Pourtant, organiser des JO, c’est expulser des familles, mettre à l’écart les plus pauvres, admettre des coûts financiers énormes, le plus souvent au détriment de l’argent public, c’est faire une publicité monstrueuse pour des sponsors eux-mêmes largement destructeurs dans leurs activités, c’est accepter les gaspillages et la destruction du vivant, s’arranger pour que tous les coûts énergétiques ne soient pas pris en compte, s’arranger avec le véritable état de la Seine (1) et tout faire pour invisibiliser les nageurs malades. Tous ces aspects sont soigneusement éludés. En revanche, la sécurité (au prix de moyens démesurés conduisant pourtant à des restrictions importantes de libertés), les valeurs du sport, du dépassement de soi, de l’effort, du travail, de la compétition pour dominer l’autre sont ainsi portées aux nues, bien encadrées par un Comité international olympique tout puissant, y compris face aux États et bien aidé par ses principaux sponsors emblèmes du capitalisme le plus redoutable… En 2024, alors que l’horizon 2030 semble incontournable pour de futurs Jeux olympiques d’hiver en France, il est grand temps de s’opposer à ces « jeux », non pas en vue de les réformer, mais pour s’en débarrasser totalement…
Deux livres qui synthétisent les enjeux face aux JO
Parmi toute la littérature concernant une telle manifestation, deux livres critiques semblent émerger pour comprendre les véritables enjeux qui découlent d’un tel événement : le plus récent, publié en 2024 aux éditions Divergences sous le titre Paris 2024. Une ville face à la violence olympique, écrit par Jade Lindgaard, journaliste spécialisée autour de l’écologie à Mediapart. L’autre ouvrage, publié aux éditions du Détour en 2021, s’intitule : 2024, les Jeux olympiques n’ont pas eu lieu, sous la plume de Marc Perelman, spécialiste en sociologie du sport.

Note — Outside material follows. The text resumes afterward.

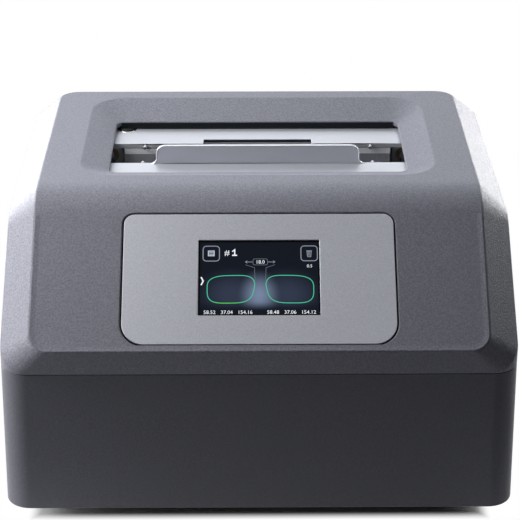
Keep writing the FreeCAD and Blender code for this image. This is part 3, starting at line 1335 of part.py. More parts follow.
upper_cover()
lower_housing()
base()
screen()
jaws()
jaw_drive()
chassis()
cross_stage()
tracing_head()
electronics()
connectors()
doc.recompute()

for item in doc.Objects:
    if "Invalid" in item.State or "Error" in item.State:
        raise RuntimeError(f"{item.Name} did not build")
os.makedirs("parts", exist_ok=True)
for node, item in PARTS.items():
    shape = item.Shape
    if shape.isNull() or not shape.isValid() or not shape.Solids:
        raise RuntimeError(f"{node} has no sound shape")
    shape.exportStep(f"parts/{node}.step")
print(len(PARTS), "sub-parts written")
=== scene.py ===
import json
import logging
import math
from contextlib import contextmanager
from dataclasses import dataclass, field
from enum import Enum
from typing import Any, Callable, Iterable, Iterator, Sequence

import bmesh
import bpy
import numpy as np
from mathutils import Matrix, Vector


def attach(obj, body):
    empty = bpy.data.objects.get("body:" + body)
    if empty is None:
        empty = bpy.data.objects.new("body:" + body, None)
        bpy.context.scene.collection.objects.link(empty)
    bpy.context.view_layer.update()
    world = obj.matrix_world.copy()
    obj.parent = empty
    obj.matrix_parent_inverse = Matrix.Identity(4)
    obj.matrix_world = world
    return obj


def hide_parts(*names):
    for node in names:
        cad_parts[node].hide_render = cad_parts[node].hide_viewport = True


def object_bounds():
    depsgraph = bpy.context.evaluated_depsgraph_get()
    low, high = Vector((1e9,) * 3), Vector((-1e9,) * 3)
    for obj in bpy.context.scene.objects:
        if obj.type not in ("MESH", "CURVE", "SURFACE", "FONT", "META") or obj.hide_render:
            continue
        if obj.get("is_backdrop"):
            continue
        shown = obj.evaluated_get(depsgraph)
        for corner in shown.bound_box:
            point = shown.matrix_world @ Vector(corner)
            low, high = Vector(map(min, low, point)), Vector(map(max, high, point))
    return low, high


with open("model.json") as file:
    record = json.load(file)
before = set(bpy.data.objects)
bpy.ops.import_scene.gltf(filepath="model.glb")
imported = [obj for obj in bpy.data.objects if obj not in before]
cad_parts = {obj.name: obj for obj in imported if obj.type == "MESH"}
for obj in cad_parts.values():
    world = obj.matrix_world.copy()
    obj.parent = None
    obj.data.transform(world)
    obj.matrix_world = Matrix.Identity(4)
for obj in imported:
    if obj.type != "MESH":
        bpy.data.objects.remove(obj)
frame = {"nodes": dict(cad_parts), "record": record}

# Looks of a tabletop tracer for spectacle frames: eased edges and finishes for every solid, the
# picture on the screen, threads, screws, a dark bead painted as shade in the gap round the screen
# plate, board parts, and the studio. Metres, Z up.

LOG = logging.getLogger("tracer")
MM = 0.001
Array = np.ndarray
Colour = tuple[float, float, float]
Plane = tuple[Array, Array, Array]
NOSE_Y, NOSE_Z, FACE_SLOPE = -144.0 * MM, 128.7 * MM, math.radians(40.0)


def display(red: float, green: float, blue: float) -> Colour:
    """Linear colour of a display value.

    Args:
        red, green, blue: display values from 0 to 255.

    Returns:
        The same colour in linear light.
    """
    levels = np.array([red, green, blue]) / 255.0
    linear = np.where(levels <= 0.04045, levels / 12.92, ((levels + 0.055) / 1.055) ** 2.4)
    return tuple(float(level) for level in linear)


def shaded(colour: Colour, factor: float) -> Colour:
    """A colour times a number."""
    return tuple(factor * part for part in colour)


def fitted(thing: Any, **settings: Any) -> Any:
    """A thing of Blender's with its properties set in order."""
    for name, value in settings.items():
        setattr(thing, name, value)
    return thing


# ---- Shader bench ----


def math_node(operation: str, reflected: bool = False) -> Callable[..., "Wire"]:
    """A method of Wire that adds one Math node.

    Args:
        operation: the node's operation.
        reflected: the other value comes first.

    Returns:
        The method, which takes the other values, numbers or wires, and gives the node's result.
    """
    def add(wire: "Wire", *others: Any) -> "Wire":
        """Adds the node."""
        values = (*others, wire) if reflected else (wire, *others)
        return wire.bench.make("ShaderNodeMath", {"operation": operation}, dict(enumerate(values)))

    return add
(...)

Jade Lindgaard habite à Aubervilliers en Seine-Saint-Denis, département d’accueil du fameux village olympique (entre autres). Elle a donc vécu toutes les transformations et destructions d’abord en tant que citoyenne engagée et habitante. Mais son livre est aussi le résultat d’un véritable travail journalistique, fort documenté et qui ne laisse rien de côté : le soi-disant « héritage » qui devrait revenir à ce département le plus pauvre du pays pour en faire, comme par miracle, un espace à la pointe de l’écologie et du renouveau social n’apparaît dans les faits que sous la forme d’un mirage, de belles promesses, se traduisant plutôt comme un « héritage négatif » selon les propres mots de l’autrice. Mille cinq cent personnes, pour l’essentiel « précaires, pauvres ou vulnérables », au moins ont été directement ou indirectement délogées pour les J.O., uniquement sur ce territoire. Un chiffre que l’autrice considère comme a minima. Plus globalement, le journal Libération évoque « 12 545 personnes qui ont été expulsées d’Ile-de-France », un véritable nettoyage social selon les associations (2). Dommage qu’une telle enquête ait été si peu reprise dans les médias. L’autrice cite au passage le chiffre de 2 millions de personnes dans le monde qui auraient perdu en 20 ans leur domicile à cause des J.O, une donnée rapportée par l’ONG COHRE en 2007 (3).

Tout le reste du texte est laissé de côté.